While it is important to understand what a FICO Score is, it is not the main topic of this document, but insurance rates. So where is the connection? All the public knows is that Fair Isaac tells us that there is a high correlation between people with bad credit and high-risk drivers. This notion is crazy and from what I can see in this black box approach, there is no real causality between the two.
This type of reasoning is similar to convicting a person of something before they have committed a crime. For example, let’s say I do a study and that study shows that there is a high correlation between criminals and people with bad credit. Does this mean that just because you have bad credit you are more likely to commit a crime and therefore need to be identified or perhaps locked up because it is a risk to society?
This system discriminates against minorities, the disabled and in my case university students among others. Fair Isaac & Co claims that they cannot show the sophisticated algorithms they use to calculate these correlations and scores because they fear they would be delivering valuable proprietary information that was too expensive to develop and maintain. What about the cost to consumers who may be paying higher rates or, worst case scenario, even being denied insurance based on these practices?
The Equal Credit Opportunity Act prohibits creditors from considering race, sex, marital status, national origin, and religion, but if we don’t even know how these companies are calculating these scores, how could we know if they do. or not? they are discriminating. This smoke and mirror approach is what many government agencies do to subtly discriminate and extort money from Americans.

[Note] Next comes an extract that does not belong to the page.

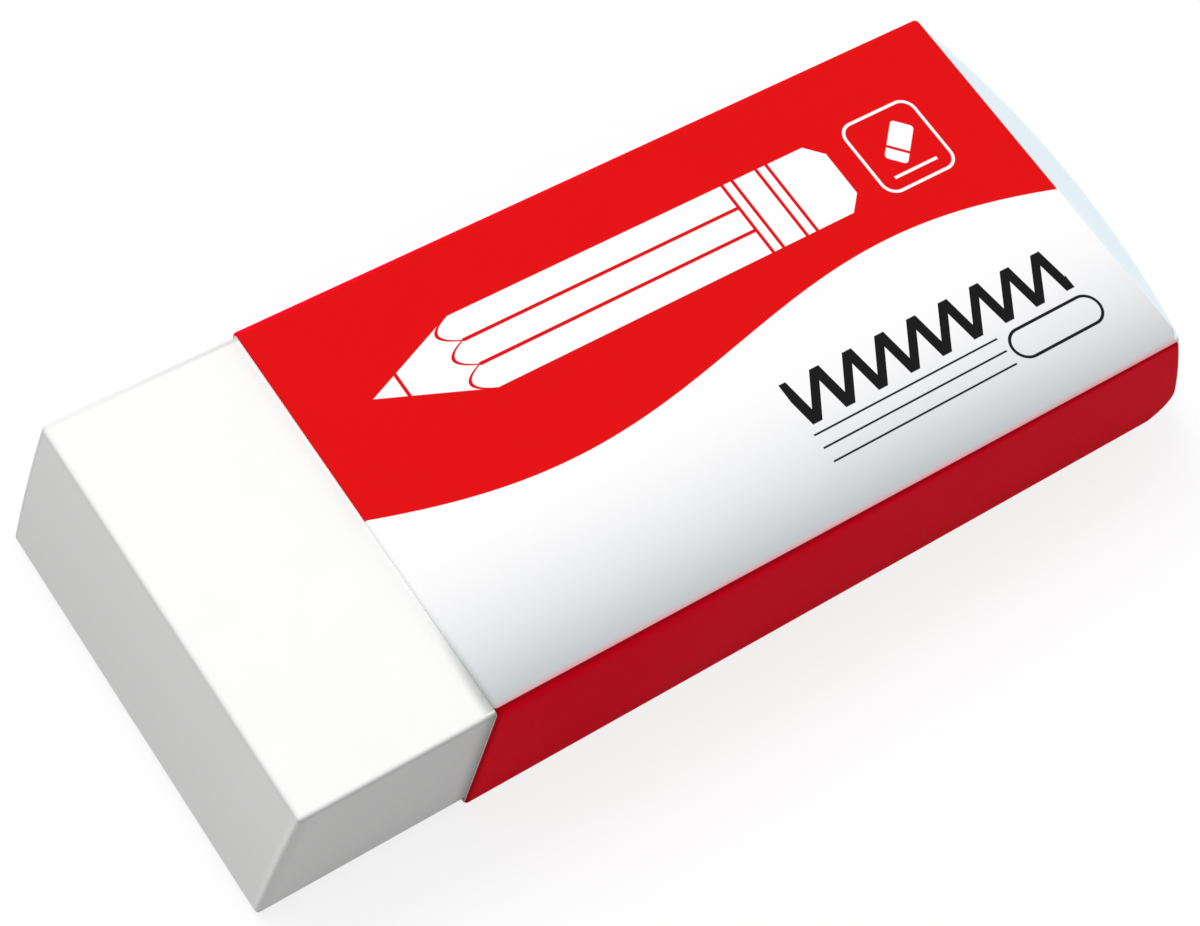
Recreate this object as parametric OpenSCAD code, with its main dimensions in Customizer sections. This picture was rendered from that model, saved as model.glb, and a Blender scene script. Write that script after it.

And extortion? Reflecting on this topic, extortion comes to mind. Webster defines extortion as “obtaining by force or duress.” By using these unfounded tactics, consumers are forced to pay higher fees. First, 90% of all insurance companies use this procedure; Second, in the interest of society, the law requires all Americans with a car to have auto insurance. Living in a country where it is practically impossible to live without a because, doesn’t this present some force to pay the fees? Also, let’s say you can’t afford to buy a car with cash, in which case you could get liability insurance on your own and save quite a bit of money; But instead of getting a loan, the bank will ask you to get full coverage auto insurance to cover them until you pay off the loan. While this case may not represent an extreme case of extortion, it does give reason to ponder the connection.
Insurance companies themselves represent peace of mind, protection and security, but at what cost. Over the past 10 years, I have spent approximately $ 20,000 on auto insurance, what have I claimed? Easily less than half and I totaled one car. Is insurance just a form of legalized gambling protected by the government? The McCarran-Ferguson Act of 1944 exempts the insurance industry from antitrust laws, so here we are again with no choice; collusion is the rule, not competition. Where is the ethics of legislators? Many states are yelling about this controversial issue and some states like California have had some success, but with superior government protection, what can consumers do?
I have personally written to the governor of Pennsylvania on the subject, one of my main questions was;
“I am a concerned citizen. I recently noticed that my auto insurance rates increased at a substantial rate. I investigated the situation only to find that my credit rating was making a difference, not my driving record.”
The response I received from the Insurance Department is as follows:
This letter is in response to your complaint filed with the Pennsylvania Department of Insurance through Governor Edward G. Rendell’s correspondence office regarding the use of credit as an underwriting tool for automobile insurance in Pennsylvania.
I have read your concerns and it appears that you are questioning the auto insurance underwriting. Specifically, the use of credit to determine eligibility. Many different factors go into underwriting an insurance policy, such as the type of vehicle, drivers, location, etc. and the most recent credit history. Pennsylvania law does not prohibit an insurance company from using credit as an underwriting tool as long as it is done within the first 60 days of writing a policy. Under the law, an insurance company is given a 60-day window from the inception of a policy to determine whether or not the policy conforms to the company’s guidelines.
In your letter, you indicated that the credit rating is part of the rating structure and presumably must be approved by the Department of Insurance. In reality, credit rating is part of a company’s underwriting guidelines and the Dapartment only regulates underwriting guidelines to the extent that they are non-discriminatory.
Additionally, federal law under the Fair Credit Reporting Act allows credit information to be used to underwrite financial and insurance transactions.
Sincerely yours,
Debra L. Roadcap
Consumer service researcher
The response I received is not what I would call an answer, of course, Federal Law is ahead of state law and the Fair Credit Reporting Law allows the use of such information, but the real question is why? No response to this question has yet been received. I think this is a very unethical practice in which insurance companies are being given the freedom of government to take advantage of low-income families, single mothers, the disabled, minorities, and others. If the government wants to do the right thing, it must judge consumers by what they have done individually, not by scientific hypotheses they might make based on the stories of others.